:: Data shown ::
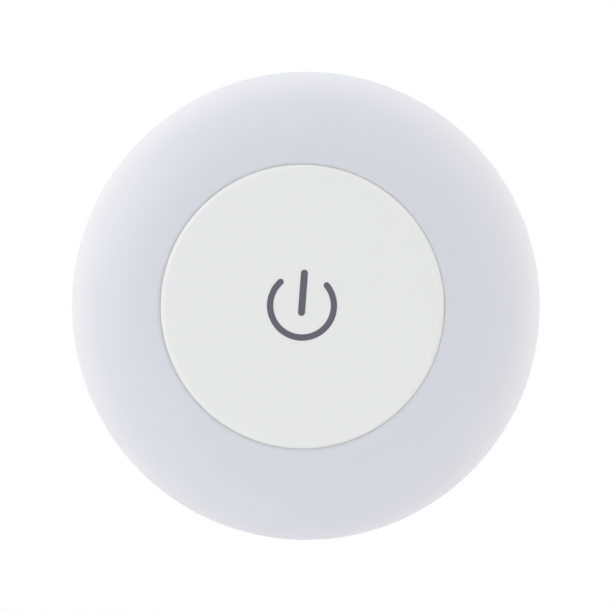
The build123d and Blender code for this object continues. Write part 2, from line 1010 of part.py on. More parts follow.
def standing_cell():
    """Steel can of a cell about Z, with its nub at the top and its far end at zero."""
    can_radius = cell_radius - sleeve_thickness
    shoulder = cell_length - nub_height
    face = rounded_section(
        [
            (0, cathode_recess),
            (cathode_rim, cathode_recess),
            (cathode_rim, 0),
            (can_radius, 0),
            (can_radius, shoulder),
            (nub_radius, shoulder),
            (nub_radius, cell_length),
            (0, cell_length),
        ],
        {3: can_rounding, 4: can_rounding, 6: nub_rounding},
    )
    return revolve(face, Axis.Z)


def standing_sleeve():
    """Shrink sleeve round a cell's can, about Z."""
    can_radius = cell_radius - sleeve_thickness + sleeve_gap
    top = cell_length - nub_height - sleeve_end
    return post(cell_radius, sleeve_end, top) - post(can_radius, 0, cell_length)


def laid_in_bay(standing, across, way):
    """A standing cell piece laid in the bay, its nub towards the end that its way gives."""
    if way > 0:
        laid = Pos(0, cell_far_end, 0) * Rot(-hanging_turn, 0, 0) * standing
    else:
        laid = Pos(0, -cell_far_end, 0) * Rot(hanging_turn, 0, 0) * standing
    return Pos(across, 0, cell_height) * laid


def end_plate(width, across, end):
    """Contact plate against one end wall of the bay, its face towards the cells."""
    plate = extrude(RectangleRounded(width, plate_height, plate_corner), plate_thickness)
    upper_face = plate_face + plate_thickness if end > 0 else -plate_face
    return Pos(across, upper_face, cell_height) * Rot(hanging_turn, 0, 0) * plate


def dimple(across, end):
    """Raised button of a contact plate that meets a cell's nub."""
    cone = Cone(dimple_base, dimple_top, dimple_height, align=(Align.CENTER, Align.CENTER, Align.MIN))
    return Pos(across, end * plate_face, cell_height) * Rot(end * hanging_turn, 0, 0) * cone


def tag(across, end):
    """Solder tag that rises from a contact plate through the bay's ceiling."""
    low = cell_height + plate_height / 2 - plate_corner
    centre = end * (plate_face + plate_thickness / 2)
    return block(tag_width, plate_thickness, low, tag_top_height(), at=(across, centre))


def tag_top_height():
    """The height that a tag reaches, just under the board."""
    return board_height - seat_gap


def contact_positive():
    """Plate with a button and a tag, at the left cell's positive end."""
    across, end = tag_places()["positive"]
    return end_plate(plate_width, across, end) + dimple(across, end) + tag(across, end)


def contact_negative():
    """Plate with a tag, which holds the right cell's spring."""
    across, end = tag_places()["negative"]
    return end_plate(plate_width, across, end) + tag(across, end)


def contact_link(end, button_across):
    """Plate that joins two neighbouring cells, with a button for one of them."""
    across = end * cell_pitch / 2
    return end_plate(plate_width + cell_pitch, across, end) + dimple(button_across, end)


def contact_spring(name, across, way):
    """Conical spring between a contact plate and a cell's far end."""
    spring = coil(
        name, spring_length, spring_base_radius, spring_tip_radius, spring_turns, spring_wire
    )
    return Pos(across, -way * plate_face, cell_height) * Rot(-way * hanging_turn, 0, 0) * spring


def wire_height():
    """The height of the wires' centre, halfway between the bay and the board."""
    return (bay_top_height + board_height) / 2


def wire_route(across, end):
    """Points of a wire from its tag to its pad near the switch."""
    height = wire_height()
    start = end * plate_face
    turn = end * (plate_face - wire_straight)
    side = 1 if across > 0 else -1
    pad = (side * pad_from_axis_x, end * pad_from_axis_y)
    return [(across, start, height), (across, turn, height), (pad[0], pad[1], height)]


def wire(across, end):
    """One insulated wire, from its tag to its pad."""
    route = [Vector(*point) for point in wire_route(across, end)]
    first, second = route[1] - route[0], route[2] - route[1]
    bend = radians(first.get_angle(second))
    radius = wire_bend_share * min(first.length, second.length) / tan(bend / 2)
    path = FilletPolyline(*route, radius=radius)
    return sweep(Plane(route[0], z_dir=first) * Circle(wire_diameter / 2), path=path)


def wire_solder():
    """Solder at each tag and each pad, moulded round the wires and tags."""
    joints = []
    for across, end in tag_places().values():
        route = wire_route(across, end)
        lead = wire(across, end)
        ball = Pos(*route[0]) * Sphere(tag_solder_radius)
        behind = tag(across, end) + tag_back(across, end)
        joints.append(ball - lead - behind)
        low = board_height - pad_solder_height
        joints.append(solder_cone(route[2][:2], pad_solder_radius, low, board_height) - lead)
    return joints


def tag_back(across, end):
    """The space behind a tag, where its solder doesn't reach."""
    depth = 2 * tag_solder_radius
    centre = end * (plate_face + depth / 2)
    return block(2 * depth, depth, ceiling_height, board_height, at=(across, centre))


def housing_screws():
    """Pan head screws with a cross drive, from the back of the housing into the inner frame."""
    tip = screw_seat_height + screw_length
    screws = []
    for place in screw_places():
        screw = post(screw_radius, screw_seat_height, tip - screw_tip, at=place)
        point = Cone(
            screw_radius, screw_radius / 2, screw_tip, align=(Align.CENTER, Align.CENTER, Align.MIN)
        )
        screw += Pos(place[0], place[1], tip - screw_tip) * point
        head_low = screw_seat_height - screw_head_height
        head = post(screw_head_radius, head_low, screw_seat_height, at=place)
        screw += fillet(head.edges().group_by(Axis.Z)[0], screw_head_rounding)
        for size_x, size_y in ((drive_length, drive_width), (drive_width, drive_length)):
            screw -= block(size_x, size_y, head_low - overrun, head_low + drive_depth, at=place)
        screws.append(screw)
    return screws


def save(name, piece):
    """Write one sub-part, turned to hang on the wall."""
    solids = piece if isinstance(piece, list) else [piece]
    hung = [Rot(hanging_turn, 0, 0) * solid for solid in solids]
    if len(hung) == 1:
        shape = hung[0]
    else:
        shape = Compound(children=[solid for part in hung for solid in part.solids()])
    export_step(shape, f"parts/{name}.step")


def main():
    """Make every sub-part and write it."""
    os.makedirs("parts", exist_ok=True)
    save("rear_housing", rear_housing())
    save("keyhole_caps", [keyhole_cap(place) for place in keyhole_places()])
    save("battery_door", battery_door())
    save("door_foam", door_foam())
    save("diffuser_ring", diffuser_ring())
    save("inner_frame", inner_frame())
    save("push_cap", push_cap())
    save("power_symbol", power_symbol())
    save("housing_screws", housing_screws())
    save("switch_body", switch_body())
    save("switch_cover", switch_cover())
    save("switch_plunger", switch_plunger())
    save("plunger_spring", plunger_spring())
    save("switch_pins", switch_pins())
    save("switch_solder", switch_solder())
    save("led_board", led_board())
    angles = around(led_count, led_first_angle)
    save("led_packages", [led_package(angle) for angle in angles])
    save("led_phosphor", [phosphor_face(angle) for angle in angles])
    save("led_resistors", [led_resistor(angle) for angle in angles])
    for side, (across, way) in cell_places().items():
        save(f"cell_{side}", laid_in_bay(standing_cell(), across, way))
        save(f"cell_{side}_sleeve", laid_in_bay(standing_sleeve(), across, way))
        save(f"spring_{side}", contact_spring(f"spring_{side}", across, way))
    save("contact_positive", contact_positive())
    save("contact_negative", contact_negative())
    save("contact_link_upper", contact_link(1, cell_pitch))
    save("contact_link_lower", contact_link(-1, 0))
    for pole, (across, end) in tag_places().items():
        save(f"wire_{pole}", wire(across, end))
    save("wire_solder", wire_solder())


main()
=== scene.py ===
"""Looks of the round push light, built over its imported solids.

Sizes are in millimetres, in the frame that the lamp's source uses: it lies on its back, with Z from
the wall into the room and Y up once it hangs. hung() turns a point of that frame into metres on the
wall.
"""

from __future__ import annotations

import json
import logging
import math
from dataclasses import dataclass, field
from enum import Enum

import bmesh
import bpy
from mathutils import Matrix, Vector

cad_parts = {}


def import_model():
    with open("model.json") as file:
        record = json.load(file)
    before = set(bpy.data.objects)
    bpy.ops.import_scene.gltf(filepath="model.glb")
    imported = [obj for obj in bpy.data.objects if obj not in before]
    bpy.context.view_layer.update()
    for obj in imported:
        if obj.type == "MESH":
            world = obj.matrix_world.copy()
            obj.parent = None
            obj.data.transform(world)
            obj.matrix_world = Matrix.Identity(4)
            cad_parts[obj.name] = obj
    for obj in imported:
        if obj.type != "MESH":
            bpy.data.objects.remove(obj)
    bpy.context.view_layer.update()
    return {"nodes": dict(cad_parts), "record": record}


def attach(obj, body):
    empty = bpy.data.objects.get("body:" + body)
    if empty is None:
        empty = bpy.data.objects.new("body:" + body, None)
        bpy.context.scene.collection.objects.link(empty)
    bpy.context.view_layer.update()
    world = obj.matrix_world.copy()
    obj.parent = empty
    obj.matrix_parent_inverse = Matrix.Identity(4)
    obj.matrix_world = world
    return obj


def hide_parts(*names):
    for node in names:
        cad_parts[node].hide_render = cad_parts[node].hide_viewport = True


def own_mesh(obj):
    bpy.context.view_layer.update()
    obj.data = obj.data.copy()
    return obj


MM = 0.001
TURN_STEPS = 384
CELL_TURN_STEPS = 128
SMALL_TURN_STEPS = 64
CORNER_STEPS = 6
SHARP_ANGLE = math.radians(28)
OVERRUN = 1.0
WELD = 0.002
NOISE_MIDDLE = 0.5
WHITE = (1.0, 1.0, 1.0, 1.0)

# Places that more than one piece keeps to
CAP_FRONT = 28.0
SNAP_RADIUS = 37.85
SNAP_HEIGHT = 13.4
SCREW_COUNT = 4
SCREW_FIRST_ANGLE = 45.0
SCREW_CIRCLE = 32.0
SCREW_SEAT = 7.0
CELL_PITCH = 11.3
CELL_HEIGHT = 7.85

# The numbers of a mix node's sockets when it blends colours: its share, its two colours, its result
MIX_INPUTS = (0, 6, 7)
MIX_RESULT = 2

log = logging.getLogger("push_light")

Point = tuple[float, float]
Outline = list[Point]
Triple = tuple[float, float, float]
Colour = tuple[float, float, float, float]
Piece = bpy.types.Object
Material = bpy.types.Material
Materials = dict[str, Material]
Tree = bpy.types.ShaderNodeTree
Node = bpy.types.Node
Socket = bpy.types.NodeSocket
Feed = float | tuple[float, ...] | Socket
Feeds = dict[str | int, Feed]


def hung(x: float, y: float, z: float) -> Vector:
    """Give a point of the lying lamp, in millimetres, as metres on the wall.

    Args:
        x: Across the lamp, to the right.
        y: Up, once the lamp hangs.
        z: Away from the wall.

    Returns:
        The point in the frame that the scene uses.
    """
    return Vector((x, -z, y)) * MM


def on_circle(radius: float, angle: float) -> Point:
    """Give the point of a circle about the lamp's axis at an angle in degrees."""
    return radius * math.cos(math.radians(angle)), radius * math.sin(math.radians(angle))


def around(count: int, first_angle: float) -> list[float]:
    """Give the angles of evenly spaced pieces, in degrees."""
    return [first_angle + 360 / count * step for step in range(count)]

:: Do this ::
Copy out exactly the lines from the one containing "bpy.context.scene.collection.objects.link(empty)" to the one containing "for node in", both ends inclusive.

:: The solution ::
        bpy.context.scene.collection.objects.link(empty)
    bpy.context.view_layer.update()
    world = obj.matrix_world.copy()
    obj.parent = empty
    obj.matrix_parent_inverse = Matrix.Identity(4)
    obj.matrix_world = world
    return obj


def hide_parts(*names):
    for node in names:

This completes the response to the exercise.